Closer to home though, there is the problem of identity; there are just so many of us ("I did not know Death had undone so many!" said Dante in Hell, looking out over what I have forgotten).  Think how many are alive now, think how many have died even before we were born, and yet here we are, blithely teetering toward our own demise, pedestrians, sidestepping oncoming autos, staying out of Malasian airplanes, avoiding Islamic terrorists, rabid skunks, rabbits and bats, falling objects, and oncoming autos driving on the wrong side of the road.  

However we became who we are,  we are connected all the way back to the beginning.  There are no gaps in the chain of contingency, or being.  My mother's mother and father died within days of her birth, and yet, no surprise, she had them, and they had them, and so on all the way back.  

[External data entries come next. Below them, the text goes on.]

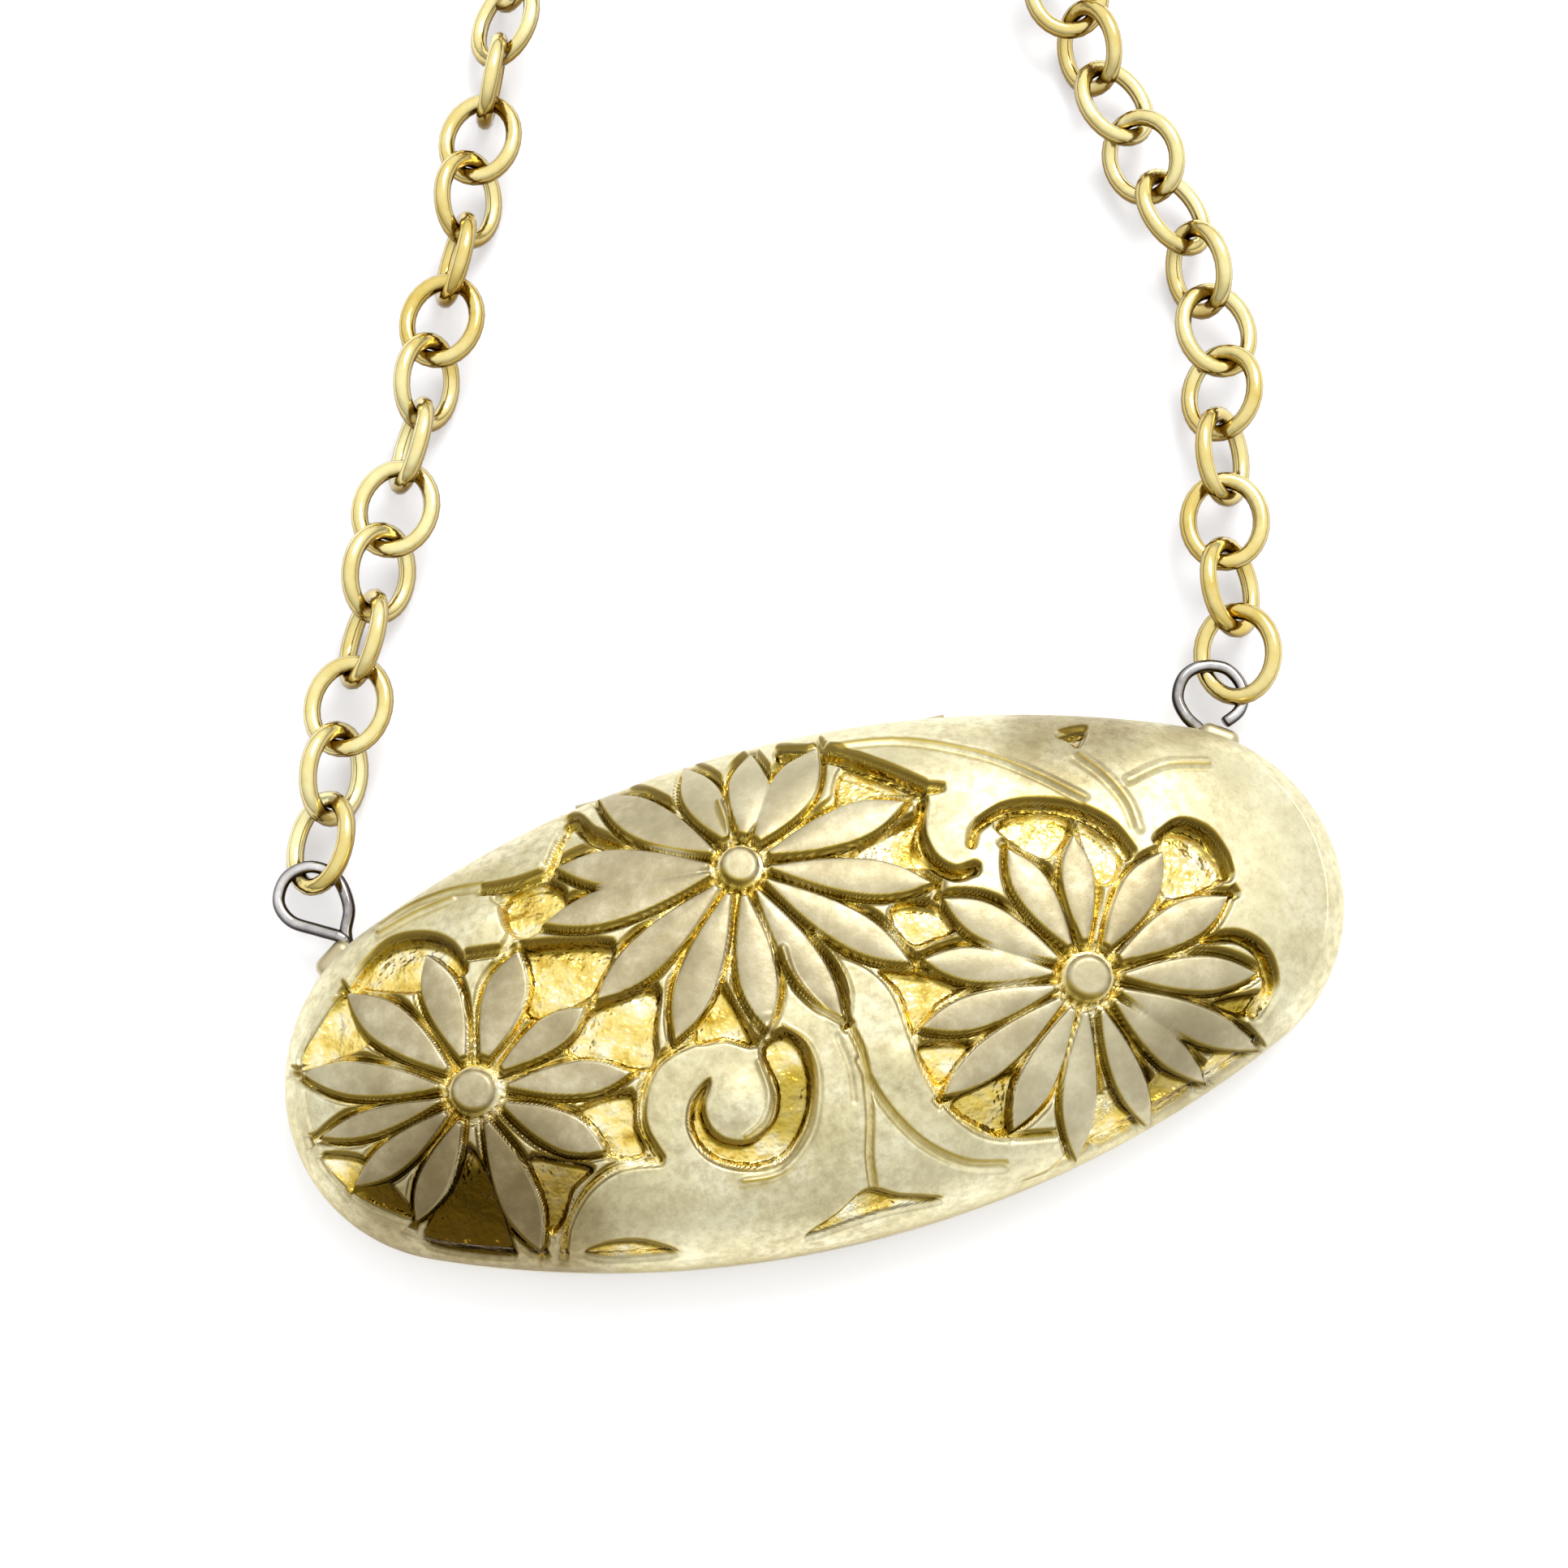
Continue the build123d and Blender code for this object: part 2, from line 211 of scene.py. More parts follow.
def cover_material():
    """Satin champagne on the raised carving, hammered polished gold in the hollows."""
    s = Shader("carved_cover", 1.0, 0.4)
    hollow = s.attribute("hollow")
    grain = s.noise(2300.0, 6.0, 0.7)
    broad = s.noise(90.0, 3.0, 0.5)
    s.color(painted_light_and_shade(s, s.mix(hollow, satin_tone(s, grain, broad), hollow_tone(s))))
    polish = s.mix(hollow, (0.44, 0.44, 0.44), (0.16, 0.16, 0.16))
    s.roughness(s.math("ADD", s.span(grain, 0.3, 0.7, -0.08, 0.08), polish))
    dents = s.math("MULTIPLY", s.math("MULTIPLY", hollow, s.noise(900.0, 3.0, 0.6)), 2.2)
    height = s.math("MULTIPLY_ADD", grain, 0.10, dents)
    s.bump(s.math("MULTIPLY_ADD", broad, 0.9, height), 0.9, 0.00020)
    return s.material


def card_material():
    """Plain matt card with a fibrous surface."""
    s = Shader("plain_card", 0.0, 0.8)
    fibres = s.noise(2500.0, 6.0, 0.7)
    s.color(s.ramp(fibres, [(0.3, (0.80, 0.77, 0.69)), (0.7, (0.90, 0.88, 0.81))]))
    s.bump(fibres, 0.4, 0.00001)
    return s.material


def window_material():
    """A thin clear sheet, slightly uneven in polish."""
    s = Shader("clear_window", 0.0, 0.05, (0.95, 0.97, 0.97))
    s.shader.inputs["Alpha"].default_value = 0.22
    s.roughness(s.span(s.noise(600.0), 0.3, 0.7, 0.03, 0.09))
    return s.material


GOLD_DARK = (0.62, 0.40, 0.10)
GOLD_LIGHT = (0.95, 0.76, 0.34)
STEEL_DARK = (0.45, 0.45, 0.46)
STEEL_LIGHT = (0.75, 0.75, 0.76)

MATERIALS = {
    "cover_gold": cover_material(),
    "case_gold": metal("satin_case", (0.50, 0.43, 0.26), (0.74, 0.67, 0.46), (0.28, 0.42)),
    "rim_gold": metal("polished_rim", GOLD_DARK, GOLD_LIGHT, (0.12, 0.24)),
    "hinge_gold": metal("hinge_metal", (0.42, 0.35, 0.19), (0.66, 0.58, 0.36), (0.3, 0.44)),
    "pin_steel": metal("pin_wire", STEEL_DARK, STEEL_LIGHT, (0.2, 0.35)),
    "frame_gold": metal("polished_frame", GOLD_DARK, GOLD_LIGHT, (0.12, 0.25)),
    "window": window_material(),
    "card": card_material(),
    "boss_gold": metal("boss_metal", (0.48, 0.41, 0.24), (0.70, 0.63, 0.42), (0.34, 0.5)),
    # painted shade darkens the sides of the eye wires
    "eye_steel": metal(
        "eye_wire",
        (0.30, 0.28, 0.27),
        (0.92, 0.90, 0.89),
        (0.08, 0.2),
        grain=1900.0,
        side=(0.02, 0.012, 0.01),
        shade_facing=(0.6, 0.98),
    ),
    # painted shade darkens the sides of the chain links
    "chain_gold": metal(
        "chain_metal",
        (0.72, 0.53, 0.13),
        (1.0, 0.93, 0.52),
        (0.09, 0.2),
        side=(0.20, 0.115, 0.008),
        shade_facing=(0.16, 0.86),
    ),
    "clasp_gold": metal("clasp_metal", (0.62, 0.46, 0.14), (0.96, 0.84, 0.44), (0.14, 0.28)),
    "spring_steel": metal("spring_wire", STEEL_DARK, STEEL_LIGHT, (0.2, 0.35)),
}


# ---- mesh helpers ----
def mesh_piece(name, points, faces, slot, body, smooth=True):
    """A mesh object from points in millimetres, riding on a body."""
    mesh = bpy.data.meshes.new(name)
    mesh.from_pydata([tuple(c * MM for c in p) for p in points], [], faces)
    mesh.polygons.foreach_set("use_smooth", [smooth] * len(mesh.polygons))
    mesh.materials.append(MATERIALS[slot])
    obj = bpy.data.objects.new(name, mesh)
    bpy.context.scene.collection.objects.link(obj)
    if body:
        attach(obj, body)
    return obj


def tube_points(line, radii, closed, sides=14):
    """Rings of points round a line, with a frame carried along it."""
    count = len(line)
    rings = []
    up = Vector((0, 0, 1))
    for i, centre in enumerate(line):
        ahead = line[(i + 1) % count] if closed or i < count - 1 else line[i]
        behind = line[i - 1] if closed or i > 0 else line[i]
        way = (Vector(ahead) - Vector(behind)).normalized()
        side = way.cross(up)
        if side.length < 1e-3:
            side = way.cross(Vector((1, 0, 0)))
        side.normalize()
        up = side.cross(way).normalized()
        for k in range(sides):
            a = 2 * math.pi * k / sides
            rings.append(Vector(centre) + radii[i] * (side * math.cos(a) + up * math.sin(a)))
    return rings


def tube_faces(count, closed, sides=14):
    """Faces between the rings of a tube, with ends on an open one."""
    faces = []
    for i in range(count if closed else count - 1):
        j = (i + 1) % count
        for k in range(sides):
            m = (k + 1) % sides
            faces.append((i * sides + k, i * sides + m, j * sides + m, j * sides + k))
    if not closed:
        faces.append(tuple(reversed(range(sides))))
        faces.append(tuple((count - 1) * sides + k for k in range(sides)))
    return faces


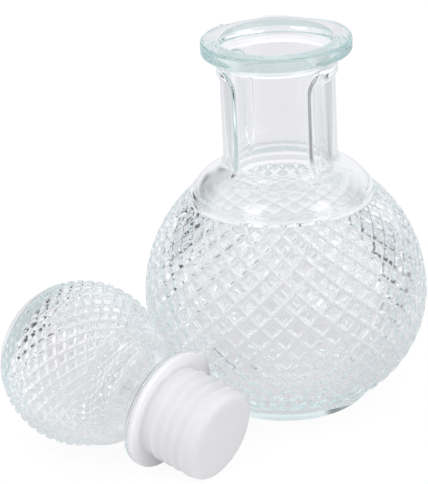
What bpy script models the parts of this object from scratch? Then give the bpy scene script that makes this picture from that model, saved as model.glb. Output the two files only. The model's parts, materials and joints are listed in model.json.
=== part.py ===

Of all the "insides" there are in the world or ever were or will be in this world, this is the only "inside" I will ever get to know intimately, from birth to death, with only one grandparent, my father's mother who died when I was six years old, Grandma Startzman.  Our minds depend on our brains, our flesh and blood.  So.  How did I land in this physical reality, born to these parents, at this time and day, 8 June 1940?  How? How did this happen that I am me and not some other?  I have no idea!  Having such an identity is uncanny, might lead one to think there is Someone behind it!

And, if this mind and soul depend on this flesh and blood, how can we "go to Heaven" when we die?  As I understand the Gospels and Acts, Jesus disappeared and then reappeared in a somewhat different body, same wounds, recognizable but also different, if I have gotten that right.  "Touch my hand and side, Thomas!" "Peter, a piece of fish, please."  Flesh dies, we are gone.  Buried, we decay, mostly.  Cremated, we disappear, mostly.  Resurrection?  For that to be, God must remember us, intimately know us, in order to resurrect us.  

If you think about that idea in the context of the Catholic understanding of the Eucharist, you might understand my hope; you know, these three, faith, love, hope. 

Well, it is now 5 a.m.  I am off to bed regardless.  You might also now understand why I sleep with my arm around Simon, sometimes, or Spenser.  Just snuggling against the dark, and against my ignorance.  I suspect I know only one thing worth knowing: "Jesus Christ is Lord."  Philippians 2: 5-11, especially.